Galactica departs the station and ascends a chain lift hill. The train enters the first drop, dips to the right, and rises back up through the ride's centrepiece theming element – a portal – which correlates to the ride's space theme. Immediately following this, the track twists, turning riders from the prone position onto their backs. The train then embarks on a large upward left turn before twisting again, returning riders to the prone position. After exiting from this lie-to-fly element, the train passes underneath a small ravine before pitching up into a tight turn over the plaza area. A 360-degree inline twist is followed by a series of smaller turns and dips in the track, before coming to a stop on the brake run and returning to one of the ride's two stations.

==Reception==
The Tussauds Group, then owners of Alton Towers in the early 2000s, claimed that Air contributed to the park's strong performance in 2002 and 2003.

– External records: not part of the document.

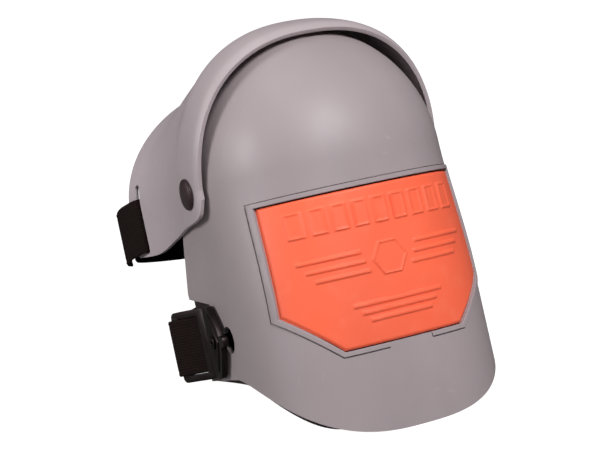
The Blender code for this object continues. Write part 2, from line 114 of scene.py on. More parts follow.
# Rivets, clips and straps
GAP = 0.0004
RIVET_HEAD_R, RIVET_HEAD_H, RIVET_SHANK_R, RING_BORE_R, RIVET_ROOM = 0.0105, 0.0032, 0.0041, 0.0045, 0.0049
SPACER_R, CAP_R, CAP_THICK = 0.0085, 0.0080, 0.0018
STRAP_WIDTH, STRAP_THICK = 0.038, 0.0018
RIB_PITCH, RIB_HEIGHT, EDGE_CORD, CORD_GROOVE = 0.0009, 0.00012, 0.00018, 0.00022
CLIP_Z, CLIP_YAW, CLIP_THICK, CLIP_TRAVEL = -0.0985, math.radians(28), 0.0040, 0.0150
CLIP_FRAME, CLIP_REACH, CLIP_BEND_Y, CLIP_FRONT_BAR, CLIP_REAR_BAR = 0.0480, 0.0312, 0.0265, 0.0070, 0.0060
KEYHOLE_R, KEYHOLE_SLOT_R, BUTTON_R, BUTTON_THICK, BUTTON_SHANK_R = 0.0090, 0.0045, 0.0078, 0.0018, 0.0041
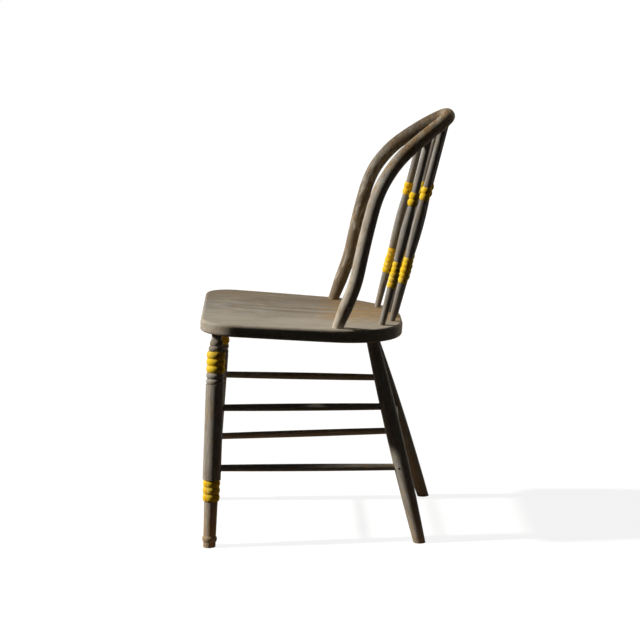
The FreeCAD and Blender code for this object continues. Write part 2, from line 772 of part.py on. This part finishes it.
os.makedirs("parts", exist_ok=True)
for piece in pieces:
    piece.Shape.exportStep("parts/%s.step" % piece.Label)
    print(piece.Label, round(piece.Shape.Volume / 1000.0, 1), "cm3")
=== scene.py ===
import math

import bpy
from mathutils import Matrix, Vector


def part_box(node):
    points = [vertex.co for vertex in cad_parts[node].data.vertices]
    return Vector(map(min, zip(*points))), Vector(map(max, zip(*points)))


# Paints the hoop-back chair's CAD pieces, and sets its floor, lamps and camera.
# Lengths are in metres: the floor is z = 0, the front is -Y and the sitter's left is +X.
# A setback is a distance behind the seat's front edge.

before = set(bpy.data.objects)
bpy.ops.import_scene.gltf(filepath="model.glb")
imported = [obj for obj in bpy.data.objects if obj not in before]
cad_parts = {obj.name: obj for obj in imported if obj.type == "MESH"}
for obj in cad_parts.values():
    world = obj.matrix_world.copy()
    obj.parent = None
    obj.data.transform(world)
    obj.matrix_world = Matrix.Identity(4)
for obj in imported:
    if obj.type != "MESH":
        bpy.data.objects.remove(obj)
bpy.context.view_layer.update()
scene = bpy.context.scene


# ---------------------------------------------------------------- the seat's top
SEAT_FRONT = -0.250384                  # y of the front edge
SEAT_HEIGHT = 0.4626                    # top of the front edge
SEAT_SLOPE = math.radians(4.63)         # falls towards the back


def on_seat(across, setback, below=0.0):
    """A point of the seat's top, or so far below it."""
    back = setback * math.cos(SEAT_SLOPE) - below * math.sin(SEAT_SLOPE)
    rise = -setback * math.sin(SEAT_SLOPE) - below * math.cos(SEAT_SLOPE)
    return Vector((across, SEAT_FRONT + back, SEAT_HEIGHT + rise))


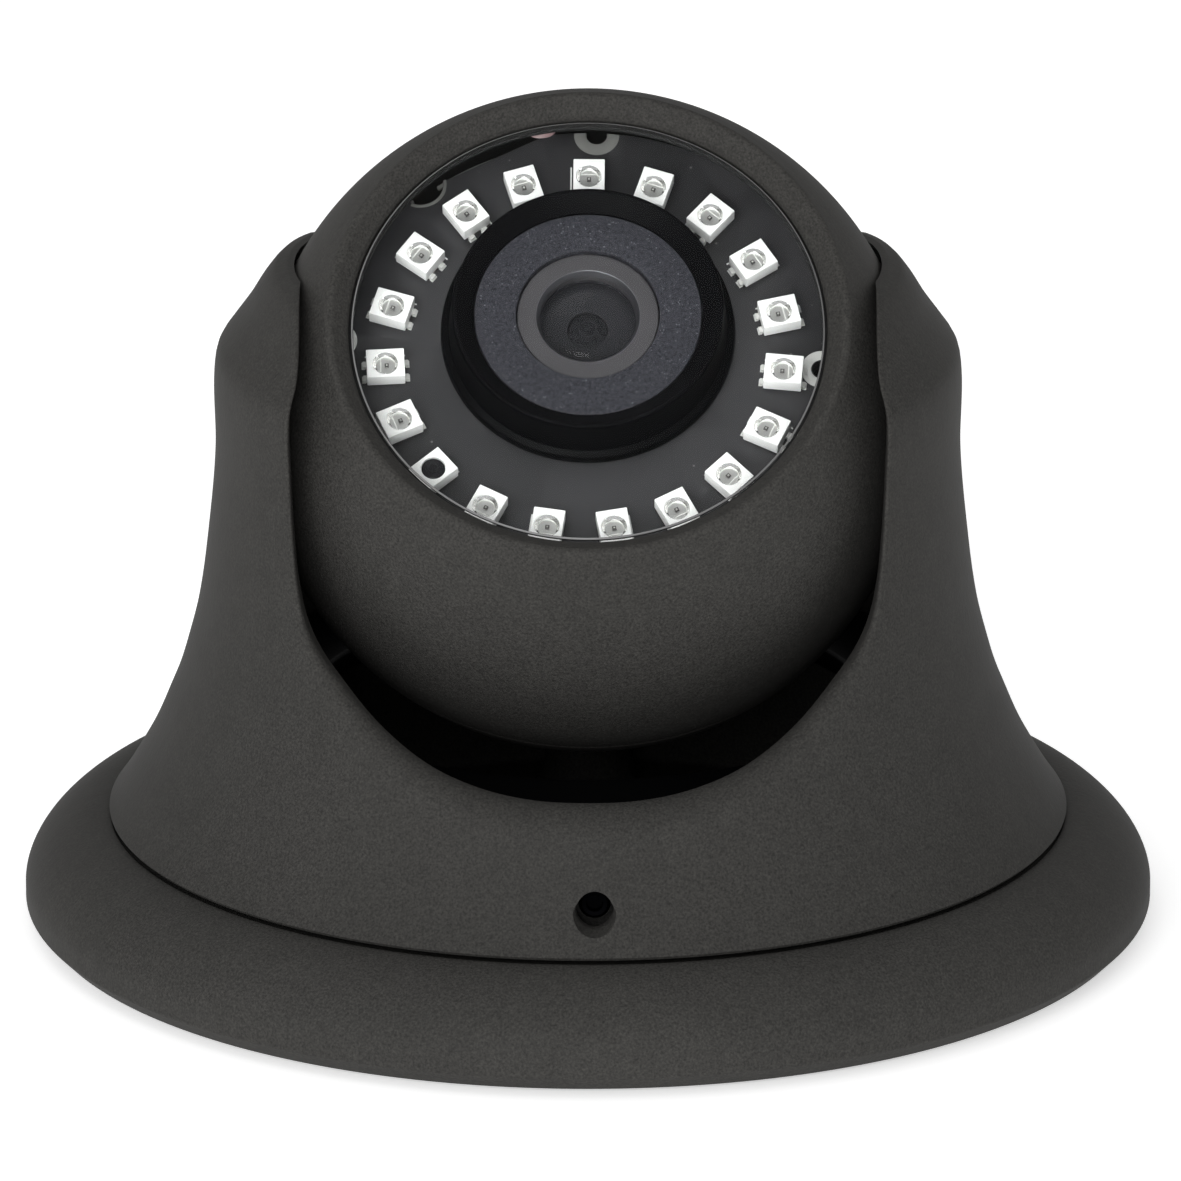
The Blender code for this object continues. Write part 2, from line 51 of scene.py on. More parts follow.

In Amusement Todays annual Golden Ticket Awards, Air was ranked in the top 50 among steel roller coasters numerous times following its opening. It peaked at position 24 in 2003, before dropping to 34 in 2004 and 36 in 2005. In 2006, it tied ranked 49th with another Bolliger & Mabillard flying coaster, Superman: Ultimate Flight. The ride would drop out of the annual rankings the following year, although it would make a brief reappearance as Galactica in 2015 when it ranked 38th.